The Department of Defense announced that Chicago-based Boeing has been awarded the contracts to both produce and deliver missiles and also modernize so-called Harpoon and Standoff Land Attack Missile Expanded Response, or SLAM ER weapon systems.
The first contract, worth $1.97 billion, is for the modernization of SLAM ER cruise missiles as well as delivery of 650 new missiles "in support of the government of Saudi Arabia," the Pentagon said.
The second, $650 million contract is for delivery of 467 new Harpoon Block II anti-ship missiles, including more than 400 to Saudi Arabia.
The others will be delivered to Brazil, Qatar and Thailand. Support equipment will be supplied to India, Japan, the Netherlands and South Korea, the Pentagon said. The work will be done mostly at the company’s St. Louis and Indianapolis plants.
The contracts are a positive for Boeing, which has suffered dramatic declines in revenue and a surge in costs related to the coronavirus pandemic and plunge in air travel, which has slammed demand for new planes. Ongoing efforts to get its grounded 737 MAX planes back in the air have also hit Boeing’s bottom line.

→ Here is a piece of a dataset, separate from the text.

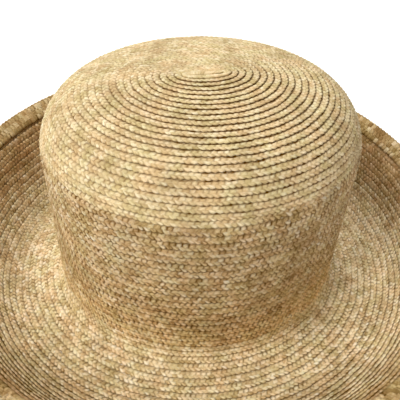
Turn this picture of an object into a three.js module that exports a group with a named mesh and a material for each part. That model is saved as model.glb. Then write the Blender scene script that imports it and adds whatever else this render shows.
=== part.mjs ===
// Sewn straw hat, a boater with a domed crown and a turned-up brim, in millimetres.
// The hat stands crown up on the flat ring under its brim, at the origin, with +Z up.
// +X is the long way of the head oval, front to back, and Y the short way.
// Every section is drawn as (offset, height): the offset is measured from the oval's spine,
// a short line along X at the middle of the crown, and is carried once round the oval.
// The brim is a little rounder than the head, and its rim stands higher at +Y than at -Y.

import * as THREE from 'three';
import { mergeVertices } from 'three/addons/utils/BufferGeometryUtils.js';

// Head opening, inside the straw
const HEAD_LENGTH = 190;
const HEAD_WIDTH = 172;

// Straw wall of the crown and brim: two braids where they overlap
const STRAW_WALL = 2;

// Crown
const CROWN_HEIGHT = 142;        // from the join with the brim to the top of the tip
const SHOULDER_RADIUS = 37;      // outside bend from the tip into the side
const TIP_SLOPE = 14;            // degrees down from level, where the tip meets the shoulder
const SHOULDER_SPREAD = 0.5;     // how far the side leans out from its base to the shoulder

// Brim
const BRIM_WIDTH = 85.5;         // from the inside of the crown to the raw edge, level
const JOIN_HEIGHT = 12.5;        // height of the crown join over the surface the hat stands on
const RIM_HEIGHT = 48;           // mean height of the underside of the raw edge
const RIM_LENGTHENING = 4.9;     // half the rim's length less half its width
const RIM_CLIMB = 0.3;           // share of its height by which the rim rises at +Y, sinks at -Y
const FLARE_WIDTH = 11;          // level width of the lip that flares out at the top
const FLARE_RISE = 5.5;          // how far that lip climbs

// Edge braid, folded over the raw edge of the brim
const EDGE_THICKNESS = 1.4;
const EDGE_TOP_WIDTH = 12;       // leg on the upper side
const EDGE_UNDER_WIDTH = 8.5;    // leg on the underside

// Space left between pieces that are sewn together
const SEAM_GAP = 0.3;

// Facets
const ROUND_STEPS = 60;          // once round the oval
const TIP_STEPS = 5;
const SHOULDER_STEPS = 7;
const SIDE_STEPS = 4;
const ROLL_STEPS = 8;            // from the crown join down to the resting ring
const UPTURN_STEPS = 13;         // from the resting ring up to the lip
const FOLD_STEPS = 6;            // round the fold of the edge braid

// Underside of the brim from the crown join down to the resting ring.
// out is a share of BRIM_WIDTH and up a share of JOIN_HEIGHT.
const ROLL_SECTION = [
  { out: 0.0, up: 1.0 },
  { out: 0.013, up: 0.6 },
  { out: 0.047, up: 0.33 },
  { out: 0.128, up: 0.14 },
  { out: 0.237, up: 0.03 },
  { out: 0.303, up: 0.0 },
];

// Underside of the brim from the resting ring up to the foot of the lip.
// out is a share of BRIM_WIDTH less the lip, and up a share of RIM_HEIGHT less the lip's rise.
const UPTURN_SECTION = [
  { out: 0.42, up: 0.0 },
  { out: 0.52, up: 0.025 },
  { out: 0.62, up: 0.115 },
  { out: 0.72, up: 0.27 },
  { out: 0.85, up: 0.6 },
  { out: 0.925, up: 0.83 },
  { out: 1.0, up: 1.0 },
];

const STRAW_COLOUR = 0xd3b67c;
const SHADED_STRAW_COLOUR = 0xc4a36b;
const EDGE_COLOUR = 0xc2a069;
const STRAW_ROUGHNESS = 0.62;

const DEGREE = Math.PI / 180;
const SPINE = (HEAD_LENGTH - HEAD_WIDTH) / 2;
const HEAD_OFFSET = HEAD_WIDTH / 2;

const CROWN_OFFSET = HEAD_OFFSET + STRAW_WALL + SHOULDER_SPREAD;
const RAW_EDGE_OFFSET = HEAD_OFFSET + BRIM_WIDTH;

// Half the length of the spine: the head's out to the crown, then evenly less out to the rim.
function spineAt(offset) {
  const share = Math.max(offset - CROWN_OFFSET, 0) / (RAW_EDGE_OFFSET - CROWN_OFFSET);
  return SPINE + (RIM_LENGTHENING - SPINE) * share;
}

// One point of the body: x = (offset + spine) cos(turn), y = offset sin(turn). A point that
// climbs is raised on the +Y side and lowered on the -Y side, by a share of its climb.
function bodyPoint([offset, height, climb = 0], turn) {
  return [
    (offset + spineAt(offset)) * Math.cos(turn),
    offset * Math.sin(turn),
    height + climb * RIM_CLIMB * Math.sin(turn),
  ];
}

// A closed body made by carrying a section round the oval.
// A looped section closes on itself. An open one starts and ends at the middle of the crown,
// where a flat fan closes the body.
function carryRound(section, looped) {
  const positions = [];
  const faces = [];
  section.forEach((point) => {
    for (let i = 0; i < ROUND_STEPS; i += 1) {
      positions.push(...bodyPoint(point, (i / ROUND_STEPS) * 2 * Math.PI));
    }
  });
  const last = looped ? section.length : section.length - 1;
  for (let j = 0; j < last; j += 1) {
    const here = j * ROUND_STEPS;
    const next = ((j + 1) % section.length) * ROUND_STEPS;
    for (let i = 0; i < ROUND_STEPS; i += 1) {
      const k = (i + 1) % ROUND_STEPS;
      faces.push(here + i, next + i, next + k, here + i, next + k, here + k);
    }
  }
  if (!looped) {
    const start = positions.length / 3;
    const end = start + 1;
    const lastRing = (section.length - 1) * ROUND_STEPS;
    positions.push(0, 0, section[0][1], 0, 0, section[section.length - 1][1]);
    for (let i = 0; i < ROUND_STEPS; i += 1) {
      const k = (i + 1) % ROUND_STEPS;
      faces.push(start, i, k, end, lastRing + k, lastRing + i);
    }
  }
  const geometry = new THREE.BufferGeometry();
  geometry.setAttribute('position', new THREE.Float32BufferAttribute(positions, 3));
  geometry.setIndex(faces);
  const closed = mergeVertices(geometry);
  closed.computeVertexNormals();
  return closed;
}

// A smooth line through the rows of a section table, as [offset, height] points.
function smoothLine(rows, outUnit, upUnit, steps) {
  const points = rows.map((row) => (
    new THREE.Vector3(HEAD_OFFSET + row.out * outUnit, row.up * upUnit, 0)
  ));
  const curve = new THREE.CatmullRomCurve3(points, false, 'centripetal');
  return curve.getSpacedPoints(steps).map((point) => [point.x, Math.max(point.y, 0)]);
}

// The same line moved sideways, to its left as it runs outward, by a distance.
function offsetLine(line, distance) {
  return line.map(([offset, height, climb], i) => {
    const before = line[Math.max(i - 1, 0)];
    const after = line[Math.min(i + 1, line.length - 1)];
    const run = after[0] - before[0];
    const rise = after[1] - before[1];
    const length = Math.hypot(run, rise);
    return [offset - (rise / length) * distance, height + (run / length) * distance, climb];
  });
}

// Crown section from the middle of the tip to the foot of the side, sunk inward by a depth.
// Two arcs and a line: the tip's wide arc, the shoulder's arc, the side's straight lean.
function crownLine(depth, footHeight) {
  const top = JOIN_HEIGHT + CROWN_HEIGHT;
  const slope = TIP_SLOPE * DEGREE;
  const foot = HEAD_OFFSET + STRAW_WALL;
  const widest = foot + SHOULDER_SPREAD;
  const bendCentre = widest - SHOULDER_RADIUS;
  const tipRadius = SHOULDER_RADIUS + bendCentre / Math.sin(slope);
  const bendHeight = top - tipRadius + (tipRadius - SHOULDER_RADIUS) * Math.cos(slope);
  const line = [];
  for (let i = 0; i <= TIP_STEPS; i += 1) {
    const angle = slope * (i / TIP_STEPS);
    const radius = tipRadius - depth;
    line.push([radius * Math.sin(angle), top - tipRadius + radius * Math.cos(angle)]);
  }
  line[0][0] = line[1][0] / ROUND_STEPS;
  for (let i = 1; i <= SHOULDER_STEPS; i += 1) {
    const angle = slope + (Math.PI / 2 - slope) * (i / SHOULDER_STEPS);
    const radius = SHOULDER_RADIUS - depth;
    line.push([bendCentre + radius * Math.sin(angle), bendHeight + radius * Math.cos(angle)]);
  }
  for (let i = 1; i <= SIDE_STEPS; i += 1) {
    const share = i / SIDE_STEPS;
    line.push([
      THREE.MathUtils.lerp(widest, foot, share) - depth,
      THREE.MathUtils.lerp(bendHeight, footHeight, share),
    ]);
  }
  return line;
}

function crownBody() {
  const footHeight = JOIN_HEIGHT + SEAM_GAP;
  const outside = crownLine(0, footHeight);
  const inside = crownLine(STRAW_WALL, footHeight);
  return carryRound([...outside, ...inside.reverse()], false);
}

// Underside of the brim from the crown join to the raw edge. The resting ring lies at height 0,
// and beyond it every point climbs by its own height.
function brimUnderside() {
  const upturnWidth = BRIM_WIDTH - FLARE_WIDTH;
  const upturnHeight = RIM_HEIGHT - FLARE_RISE;
  const upturn = smoothLine(UPTURN_SECTION, upturnWidth, upturnHeight, UPTURN_STEPS);
  return [
    ...smoothLine(ROLL_SECTION, BRIM_WIDTH, JOIN_HEIGHT, ROLL_STEPS),
    ...upturn.map(([offset, height]) => [offset, height, height]),
    [RAW_EDGE_OFFSET, RIM_HEIGHT, RIM_HEIGHT],
  ];
}

function brimBody() {
  const underside = brimUnderside();
  const upperSide = offsetLine(underside, STRAW_WALL);
  upperSide[0] = [HEAD_OFFSET + STRAW_WALL, JOIN_HEIGHT];
  return carryRound([...upperSide, ...underside.reverse()], true);
}

// Edge braid: a folded band round the raw edge. Its section is drawn in the lip's own
// directions, along the lip and square to it, with the edge's underside corner as start.
function edgeBody() {
  const lip = Math.atan2(FLARE_RISE, FLARE_WIDTH);
  const [alongX, alongY] = [Math.cos(lip), Math.sin(lip)];
  const place = ([along, square]) => [
    RAW_EDGE_OFFSET + along * alongX - square * alongY,
    RIM_HEIGHT + along * alongY + square * alongX,
    RIM_HEIGHT + along * alongY,
  ];
  const middle = STRAW_WALL / 2;
  const innerHalf = middle + SEAM_GAP;
  const outerHalf = innerHalf + EDGE_THICKNESS;
  const fold = [];
  for (let i = 0; i <= FOLD_STEPS; i += 1) {
    const angle = Math.PI / 2 - Math.PI * (i / FOLD_STEPS);
    fold.push([
      SEAM_GAP + EDGE_THICKNESS * Math.cos(angle),
      middle + outerHalf * Math.sin(angle),
    ]);
  }
  const section = [
    [-EDGE_TOP_WIDTH, middle + innerHalf],
    [-EDGE_TOP_WIDTH, middle + outerHalf],
    ...fold,
    [-EDGE_UNDER_WIDTH, middle - outerHalf],
    [-EDGE_UNDER_WIDTH, middle - innerHalf],
    [SEAM_GAP, middle - innerHalf],
    [SEAM_GAP, middle + innerHalf],
  ];
  return carryRound(section.map(place), true);
}

function straw(color) {
  return new THREE.MeshStandardMaterial({ color, roughness: STRAW_ROUGHNESS, metalness: 0 });
}

function piece(name, geometry, material) {
  const mesh = new THREE.Mesh(geometry, material);
  mesh.name = name;
  return mesh;
}

const hat = new THREE.Group();
hat.name = 'straw_boater';
hat.add(
  piece('crown', crownBody(), straw(STRAW_COLOUR)),
  piece('brim', brimBody(), straw(SHADED_STRAW_COLOUR)),
  piece('edge_braid', edgeBody(), straw(EDGE_COLOUR)),
);

export default hat;
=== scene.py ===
# %% [markdown]
# # A sewn straw hat
# A straw hat like this one is made of a single plaited braid, about 7 mm wide and some forty metres
# long. The sewer starts with a short fold at the middle of the tip and turns the work round and
# round, laying each new round under the edge of the last. The frame from the CAD holds the size of
# the walls. This lesson lays the braid on them, plait by plait, and then gives it the finish of
# wheat straw.

# %% Load the frame
import math

import bpy
import numpy as np
from mathutils import Matrix, Vector


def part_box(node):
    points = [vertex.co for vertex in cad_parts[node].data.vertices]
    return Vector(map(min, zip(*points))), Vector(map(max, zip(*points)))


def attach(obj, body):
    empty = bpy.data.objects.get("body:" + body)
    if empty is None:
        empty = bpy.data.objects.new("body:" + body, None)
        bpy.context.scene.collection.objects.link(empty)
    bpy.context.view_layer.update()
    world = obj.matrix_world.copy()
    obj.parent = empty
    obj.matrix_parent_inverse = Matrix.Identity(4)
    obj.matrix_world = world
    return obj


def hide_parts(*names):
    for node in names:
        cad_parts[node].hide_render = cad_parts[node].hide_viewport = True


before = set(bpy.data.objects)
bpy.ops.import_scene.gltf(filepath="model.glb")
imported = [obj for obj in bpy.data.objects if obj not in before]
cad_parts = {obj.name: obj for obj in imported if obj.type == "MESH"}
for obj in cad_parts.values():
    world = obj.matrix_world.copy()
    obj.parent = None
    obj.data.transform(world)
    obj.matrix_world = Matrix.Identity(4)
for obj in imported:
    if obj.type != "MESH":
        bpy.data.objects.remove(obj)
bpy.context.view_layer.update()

# %% [markdown]
# ## The walls as a line
# The crown and the brim are the same shape all round, only longer one way than the other. So the
# whole hat can be said with one line, seen in a cut from the middle of the tip to the edge of the
# brim, and a rule that carries it round an oval. The sizes come from the boxes of the CAD nodes, so
# the braid follows the frame if the frame changes.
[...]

In its own statement, Boeing said the new contracts would ensure the continuation of the Harpoon program through 2026 and restart its SLAM ER production line. Boeing delivered its last SLAM ER weapon system in 2008.
In addition to making airplanes, Boeing also designs, manufactures, and sells rotorcraft, rockets, satellites, telecommunications equipment, and missiles worldwide.
Shares of Boeing were down 3.88% at $116.79 in trading on Thursday.